Shubow has long campaigned against contemporary federal architecture, particularly criticizing Frank Gehry's Dwight D. Eisenhower Memorial, completed in 2020. The critic argues that only neoclassical design can properly represent American values, though this position ignores the style's historical connections to slavery and white supremacy. From the Roman rotunda of the St. Louis Hotel in New Orleans, where slave auctions occurred in the early 19th century, to the US Capitol Building itself, built by enslaved labor, neoclassical architecture has long symbolized rule by white elites.

Trump's latest executive order attempts to justify neoclassical mandates by claiming the Founders sought to "visually connect our contemporary Republic with the antecedents of democracy in classical antiquity." The order presents a sanitized version of history that ignores the power imbalances and enslavement systems linking the early American republic with ancient Rome. It criticizes the GSA's Design Excellence Program from 1994 for producing federal buildings that "are not even visibly identifiable as civic buildings."

The order claims to give the "general public" power in defining federal architecture's appearance, excluding architects and architectural historians from this definition. However, it provides no mechanism for public input and offers no alternatives if citizens reject the mandatory neoclassicism. This contradiction reveals the order's true purpose as political theater rather than genuine policy reform.

Trump's actual architectural agenda focuses on projects with far greater impact on American society. His administration's largest building initiative involves constructing Immigration and Customs Enforcement (ICE) detention facilities, designed with chain-link fences and temporary structures that generate enormous profits for private contractors. These facilities, ostensibly for undocumented immigrants, could potentially serve broader control purposes in the future.

The administration's pro-artificial intelligence stance has also promoted data center construction across the country. These utilitarian structures, deeply unpopular even in conservative areas due to their massive energy and water consumption, will far outnumber any neoclassical buildings the government might construct. The data centers represent another form of anonymous, functional architecture that contradicts Trump's supposed aesthetic preferences.

More significantly, Trump's deployment of military personnel for urban law enforcement has transformed how Americans experience public space. Cities including Los Angeles, Washington DC, and Memphis have witnessed federal forces acting as "imperial guards," for whom classical columns and pediments serve merely as symbols. This militarization directly attacks citizens' right to freely inhabit urban areas, with the heaviest burden falling on the nation's most vulnerable populations.

Trump's international statements further reveal his true architectural priorities. His proposals for Gaza involve displacing residents so developers can build luxury towers, with no mention of neoclassical requirements. These plans, following what critics describe as a US-backed genocide, focus entirely on profit generation rather than architectural style.

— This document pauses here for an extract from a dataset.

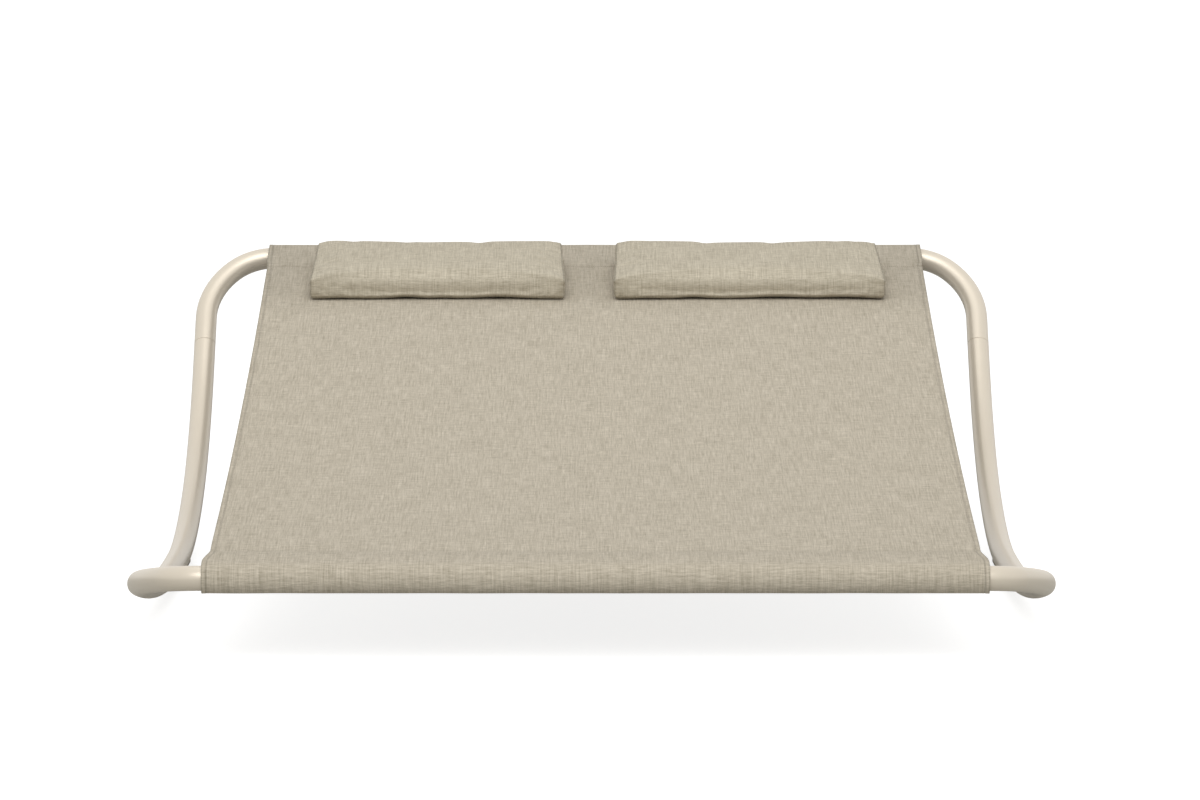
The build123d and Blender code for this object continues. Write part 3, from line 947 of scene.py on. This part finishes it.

The proposed glass towers bear no resemblance to classical design, demonstrating that Trump's architectural interests center on what buildings do for powerful people, not how they appear.

The administration's attacks on universities and colleges threaten to place architectural education under state control, a far more serious threat than any stylistic mandate. While the White House hasn't proposed forcing schools like Columbia or Harvard to teach neoclassicism, broader attacks on free speech and intellectual freedom aim to create submission to state authority.

Urban planning experts argue that Trump's executive order serves as an authoritarian distraction, keeping the architectural community focused on defending positions that lack radical potential. The real architectural agenda involves organizing space to suppress dissent, expedite human suffering, and accelerate capital accumulation. Military boots on city streets, people confined in tent detention centers, and technology companies draining resources for data centers represent the administration's actual spatial priorities.

While historical connections exist between classical columns at 19th-century slave markets and today's White House ballroom, those decorative elements will play only a minor role in the broader MAGA-era urban agenda. Critics focusing solely on stylistic mandates risk missing the more fundamental ways Trump's administration is reshaping American space and society through surveillance, detention, and control.